SET EXERCISE ▸ Your task is to copy every record exactly.

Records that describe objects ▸
+ + + + + + +

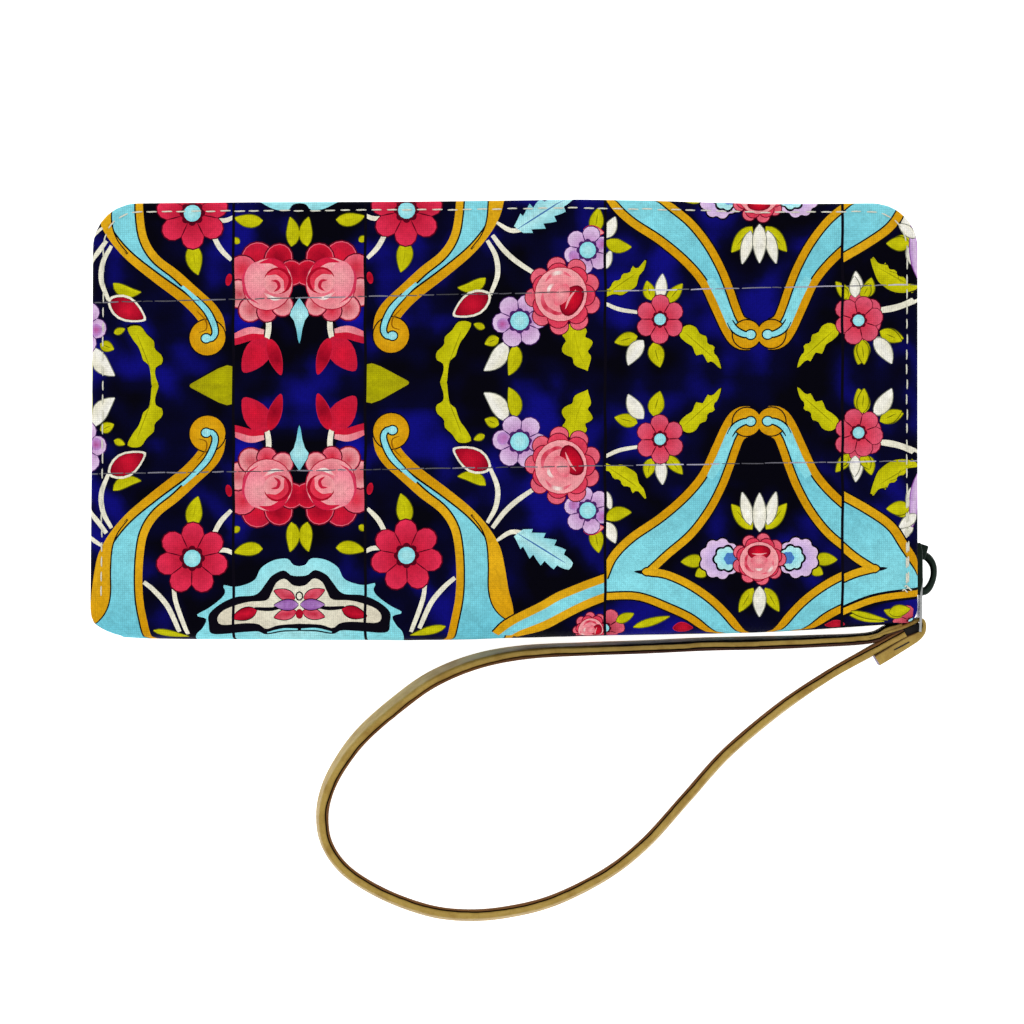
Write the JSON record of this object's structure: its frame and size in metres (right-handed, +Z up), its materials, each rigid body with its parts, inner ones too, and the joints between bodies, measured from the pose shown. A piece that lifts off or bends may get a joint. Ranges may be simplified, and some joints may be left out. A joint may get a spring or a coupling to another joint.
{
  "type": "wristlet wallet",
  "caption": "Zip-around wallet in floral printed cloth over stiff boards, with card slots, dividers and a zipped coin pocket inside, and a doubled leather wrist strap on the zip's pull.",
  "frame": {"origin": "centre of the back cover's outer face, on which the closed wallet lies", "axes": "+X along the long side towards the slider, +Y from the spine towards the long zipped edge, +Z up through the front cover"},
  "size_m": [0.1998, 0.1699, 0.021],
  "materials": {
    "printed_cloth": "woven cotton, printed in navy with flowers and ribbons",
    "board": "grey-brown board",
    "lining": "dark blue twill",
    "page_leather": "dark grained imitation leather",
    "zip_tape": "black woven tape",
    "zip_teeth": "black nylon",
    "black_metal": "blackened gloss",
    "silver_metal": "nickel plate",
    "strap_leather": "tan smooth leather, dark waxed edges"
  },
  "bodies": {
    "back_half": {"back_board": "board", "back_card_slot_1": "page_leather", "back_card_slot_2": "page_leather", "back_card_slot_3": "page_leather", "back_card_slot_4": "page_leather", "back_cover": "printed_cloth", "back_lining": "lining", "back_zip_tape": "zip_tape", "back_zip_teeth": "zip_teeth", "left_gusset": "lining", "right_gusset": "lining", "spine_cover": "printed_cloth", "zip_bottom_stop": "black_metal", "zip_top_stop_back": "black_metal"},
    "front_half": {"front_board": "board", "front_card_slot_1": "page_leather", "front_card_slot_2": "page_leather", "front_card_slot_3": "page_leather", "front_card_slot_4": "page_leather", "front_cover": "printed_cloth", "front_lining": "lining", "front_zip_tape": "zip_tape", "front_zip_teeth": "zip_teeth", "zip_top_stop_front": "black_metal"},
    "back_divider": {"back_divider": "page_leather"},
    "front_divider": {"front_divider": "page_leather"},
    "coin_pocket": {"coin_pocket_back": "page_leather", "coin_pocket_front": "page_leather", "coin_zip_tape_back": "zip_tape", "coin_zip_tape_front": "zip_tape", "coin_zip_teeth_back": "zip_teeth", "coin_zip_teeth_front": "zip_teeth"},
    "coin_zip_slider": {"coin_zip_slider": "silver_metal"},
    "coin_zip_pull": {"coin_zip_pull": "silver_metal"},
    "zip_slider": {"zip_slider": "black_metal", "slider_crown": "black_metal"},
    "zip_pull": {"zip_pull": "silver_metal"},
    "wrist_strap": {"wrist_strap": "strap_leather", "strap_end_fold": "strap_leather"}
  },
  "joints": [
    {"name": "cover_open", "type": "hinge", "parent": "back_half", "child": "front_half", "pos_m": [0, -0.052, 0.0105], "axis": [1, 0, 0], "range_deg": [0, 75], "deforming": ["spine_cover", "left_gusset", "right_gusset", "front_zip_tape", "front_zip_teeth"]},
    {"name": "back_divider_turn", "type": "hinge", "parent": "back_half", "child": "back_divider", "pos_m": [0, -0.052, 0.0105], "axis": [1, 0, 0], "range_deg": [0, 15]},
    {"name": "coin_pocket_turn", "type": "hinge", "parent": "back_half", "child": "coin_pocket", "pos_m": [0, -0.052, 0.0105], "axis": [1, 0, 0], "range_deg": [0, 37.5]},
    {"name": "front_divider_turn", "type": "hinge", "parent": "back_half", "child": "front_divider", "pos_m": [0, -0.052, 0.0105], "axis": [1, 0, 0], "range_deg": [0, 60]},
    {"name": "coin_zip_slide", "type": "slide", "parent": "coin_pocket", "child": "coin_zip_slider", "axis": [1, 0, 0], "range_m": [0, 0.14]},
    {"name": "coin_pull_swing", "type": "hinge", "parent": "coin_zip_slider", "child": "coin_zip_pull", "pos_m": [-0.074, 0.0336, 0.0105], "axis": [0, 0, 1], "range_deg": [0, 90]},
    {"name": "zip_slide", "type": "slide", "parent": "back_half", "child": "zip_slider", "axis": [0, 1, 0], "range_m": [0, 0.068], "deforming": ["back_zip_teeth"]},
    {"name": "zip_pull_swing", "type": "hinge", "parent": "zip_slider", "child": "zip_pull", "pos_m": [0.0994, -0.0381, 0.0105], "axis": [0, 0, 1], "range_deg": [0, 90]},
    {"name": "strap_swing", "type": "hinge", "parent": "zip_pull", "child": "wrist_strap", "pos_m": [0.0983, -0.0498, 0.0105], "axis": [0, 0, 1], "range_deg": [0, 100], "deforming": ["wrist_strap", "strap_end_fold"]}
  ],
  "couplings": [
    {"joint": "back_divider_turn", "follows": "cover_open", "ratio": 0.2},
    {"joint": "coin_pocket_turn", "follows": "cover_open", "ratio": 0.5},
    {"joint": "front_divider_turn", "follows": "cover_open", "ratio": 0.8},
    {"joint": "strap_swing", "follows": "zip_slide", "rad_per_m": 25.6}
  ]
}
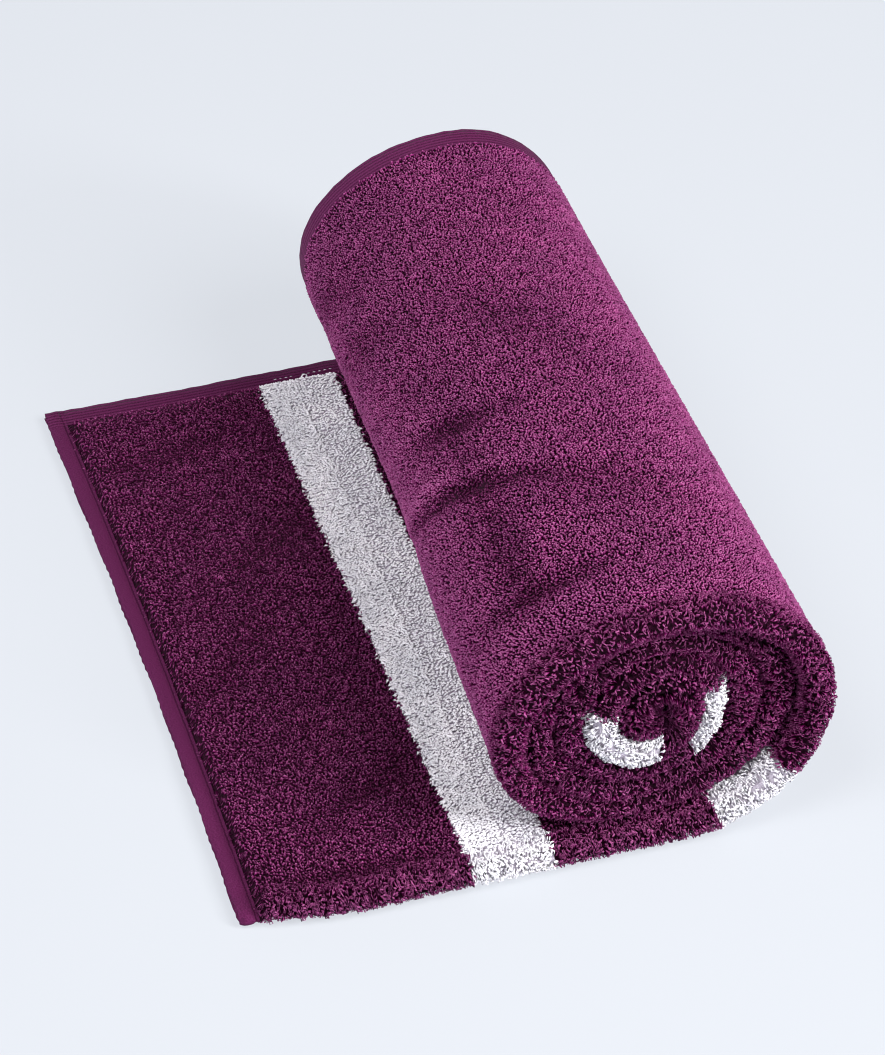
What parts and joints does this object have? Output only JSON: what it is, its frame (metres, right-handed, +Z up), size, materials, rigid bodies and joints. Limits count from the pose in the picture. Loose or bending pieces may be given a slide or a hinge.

+ + + + + + +

REPLY ▸
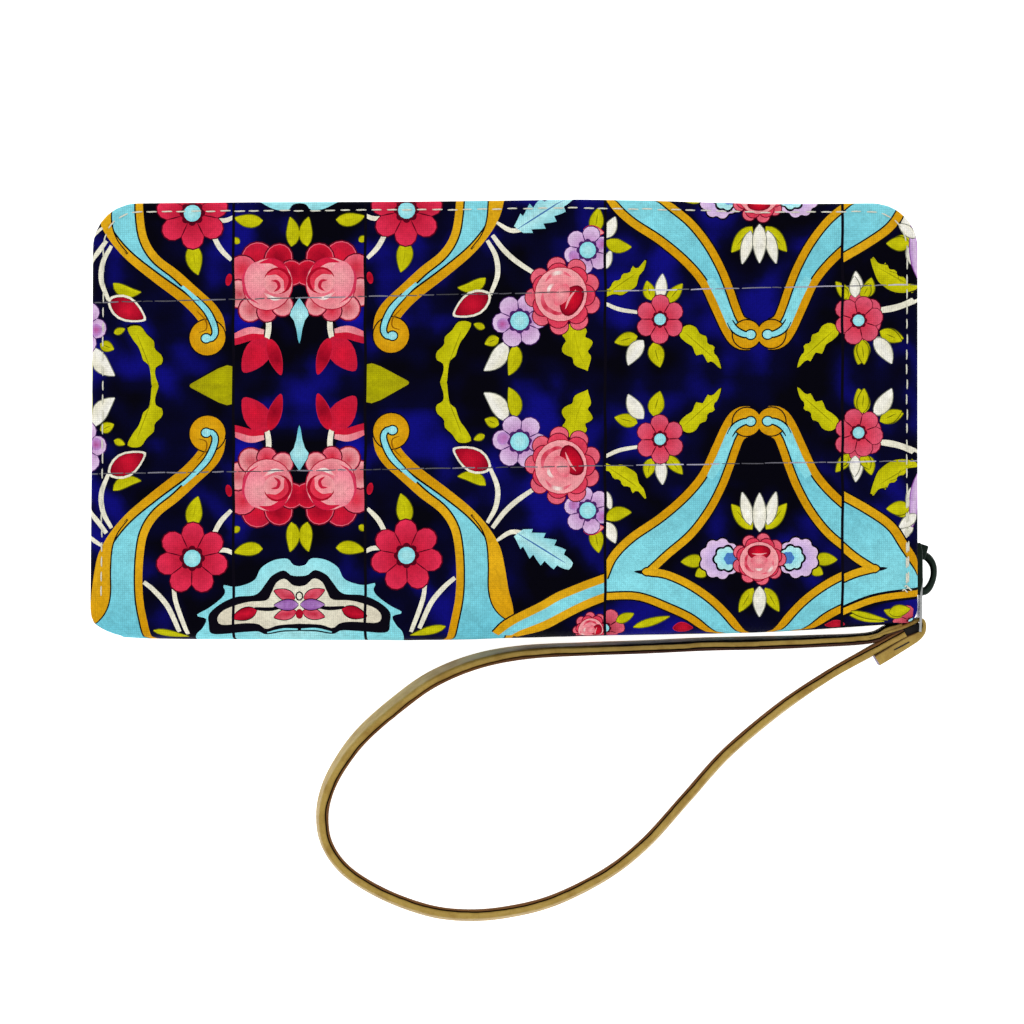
Write the JSON record of this object's structure: its frame and size in metres (right-handed, +Z up), its materials, each rigid body with its parts, inner ones too, and the joints between bodies, measured from the pose shown. A piece that lifts off or bends may get a joint. Ranges may be simplified, and some joints may be left out. A joint may get a spring or a coupling to another joint.
{
  "type": "wristlet wallet",
  "caption": "Zip-around wallet in floral printed cloth over stiff boards, with card slots, dividers and a zipped coin pocket inside, and a doubled leather wrist strap on the zip's pull.",
  "frame": {"origin": "centre of the back cover's outer face, on which the closed wallet lies", "axes": "+X along the long side towards the slider, +Y from the spine towards the long zipped edge, +Z up through the front cover"},
  "size_m": [0.1998, 0.1699, 0.021],
  "materials": {
    "printed_cloth": "woven cotton, printed in navy with flowers and ribbons",
    "board": "grey-brown board",
    "lining": "dark blue twill",
    "page_leather": "dark grained imitation leather",
    "zip_tape": "black woven tape",
    "zip_teeth": "black nylon",
    "black_metal": "blackened gloss",
    "silver_metal": "nickel plate",
    "strap_leather": "tan smooth leather, dark waxed edges"
  },
  "bodies": {
    "back_half": {"back_board": "board", "back_card_slot_1": "page_leather", "back_card_slot_2": "page_leather", "back_card_slot_3": "page_leather", "back_card_slot_4": "page_leather", "back_cover": "printed_cloth", "back_lining": "lining", "back_zip_tape": "zip_tape", "back_zip_teeth": "zip_teeth", "left_gusset": "lining", "right_gusset": "lining", "spine_cover": "printed_cloth", "zip_bottom_stop": "black_metal", "zip_top_stop_back": "black_metal"},
    "front_half": {"front_board": "board", "front_card_slot_1": "page_leather", "front_card_slot_2": "page_leather", "front_card_slot_3": "page_leather", "front_card_slot_4": "page_leather", "front_cover": "printed_cloth", "front_lining": "lining", "front_zip_tape": "zip_tape", "front_zip_teeth": "zip_teeth", "zip_top_stop_front": "black_metal"},
    "back_divider": {"back_divider": "page_leather"},
    "front_divider": {"front_divider": "page_leather"},
    "coin_pocket": {"coin_pocket_back": "page_leather", "coin_pocket_front": "page_leather", "coin_zip_tape_back": "zip_tape", "coin_zip_tape_front": "zip_tape", "coin_zip_teeth_back": "zip_teeth", "coin_zip_teeth_front": "zip_teeth"},
    "coin_zip_slider": {"coin_zip_slider": "silver_metal"},
    "coin_zip_pull": {"coin_zip_pull": "silver_metal"},
    "zip_slider": {"zip_slider": "black_metal", "slider_crown": "black_metal"},
    "zip_pull": {"zip_pull": "silver_metal"},
    "wrist_strap": {"wrist_strap": "strap_leather", "strap_end_fold": "strap_leather"}
  },
  "joints": [
    {"name": "cover_open", "type": "hinge", "parent": "back_half", "child": "front_half", "pos_m": [0, -0.052, 0.0105], "axis": [1, 0, 0], "range_deg": [0, 75], "deforming": ["spine_cover", "left_gusset", "right_gusset", "front_zip_tape", "front_zip_teeth"]},
    {"name": "back_divider_turn", "type": "hinge", "parent": "back_half", "child": "back_divider", "pos_m": [0, -0.052, 0.0105], "axis": [1, 0, 0], "range_deg": [0, 15]},
    {"name": "coin_pocket_turn", "type": "hinge", "parent": "back_half", "child": "coin_pocket", "pos_m": [0, -0.052, 0.0105], "axis": [1, 0, 0], "range_deg": [0, 37.5]},
    {"name": "front_divider_turn", "type": "hinge", "parent": "back_half", "child": "front_divider", "pos_m": [0, -0.052, 0.0105], "axis": [1, 0, 0], "range_deg": [0, 60]},
    {"name": "coin_zip_slide", "type": "slide", "parent": "coin_pocket", "child": "coin_zip_slider", "axis": [1, 0, 0], "range_m": [0, 0.14]},
    {"name": "coin_pull_swing", "type": "hinge", "parent": "coin_zip_slider", "child": "coin_zip_pull", "pos_m": [-0.074, 0.0336, 0.0105], "axis": [0, 0, 1], "range_deg": [0, 90]},
    {"name": "zip_slide", "type": "slide", "parent": "back_half", "child": "zip_slider", "axis": [0, 1, 0], "range_m": [0, 0.068], "deforming": ["back_zip_teeth"]},
    {"name": "zip_pull_swing", "type": "hinge", "parent": "zip_slider", "child": "zip_pull", "pos_m": [0.0994, -0.0381, 0.0105], "axis": [0, 0, 1], "range_deg": [0, 90]},
    {"name": "strap_swing", "type": "hinge", "parent": "zip_pull", "child": "wrist_strap", "pos_m": [0.0983, -0.0498, 0.0105], "axis": [0, 0, 1], "range_deg": [0, 100], "deforming": ["wrist_strap", "strap_end_fold"]}
  ],
  "couplings": [
    {"joint": "back_divider_turn", "follows": "cover_open", "ratio": 0.2},
    {"joint": "coin_pocket_turn", "follows": "cover_open", "ratio": 0.5},
    {"joint": "front_divider_turn", "follows": "cover_open", "ratio": 0.8},
    {"joint": "strap_swing", "follows": "zip_slide", "rad_per_m": 25.6}
  ]
}
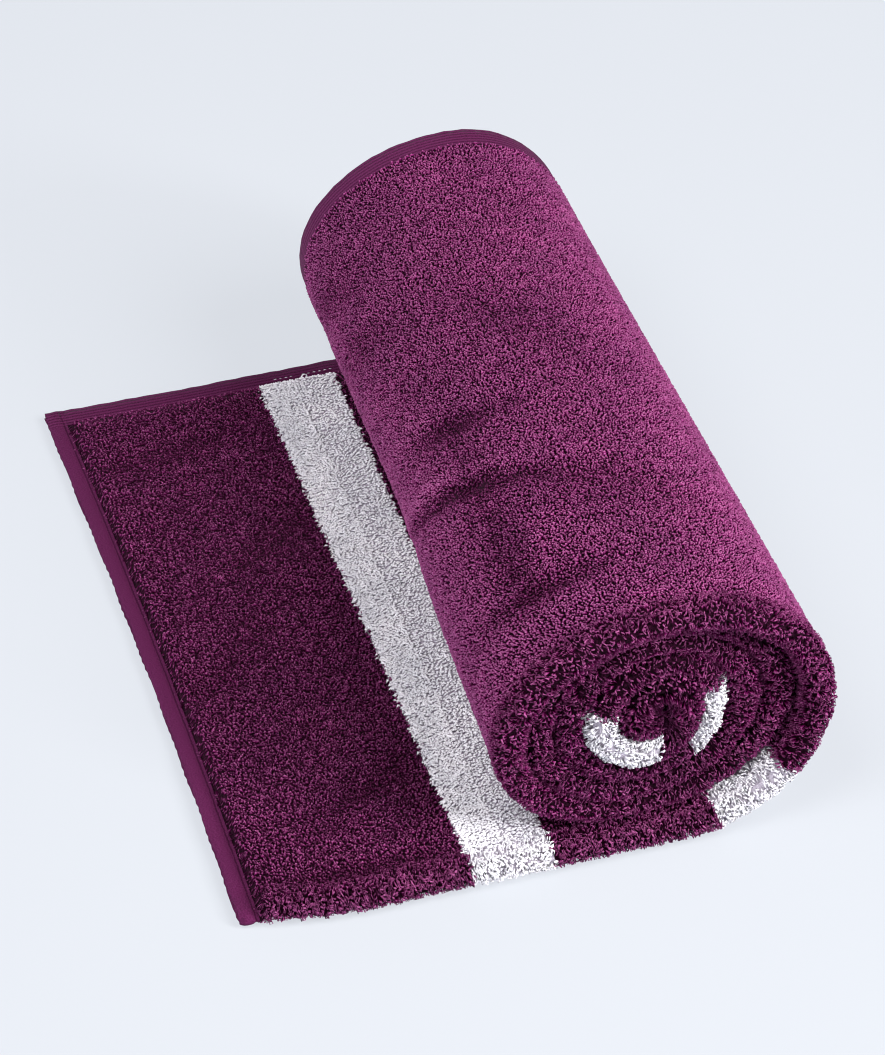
What parts and joints does this object have? Output only JSON: what it is, its frame (metres, right-handed, +Z up), size, materials, rigid bodies and joints. Limits count from the pose in the picture. Loose or bending pieces may be given a slide or a hinge.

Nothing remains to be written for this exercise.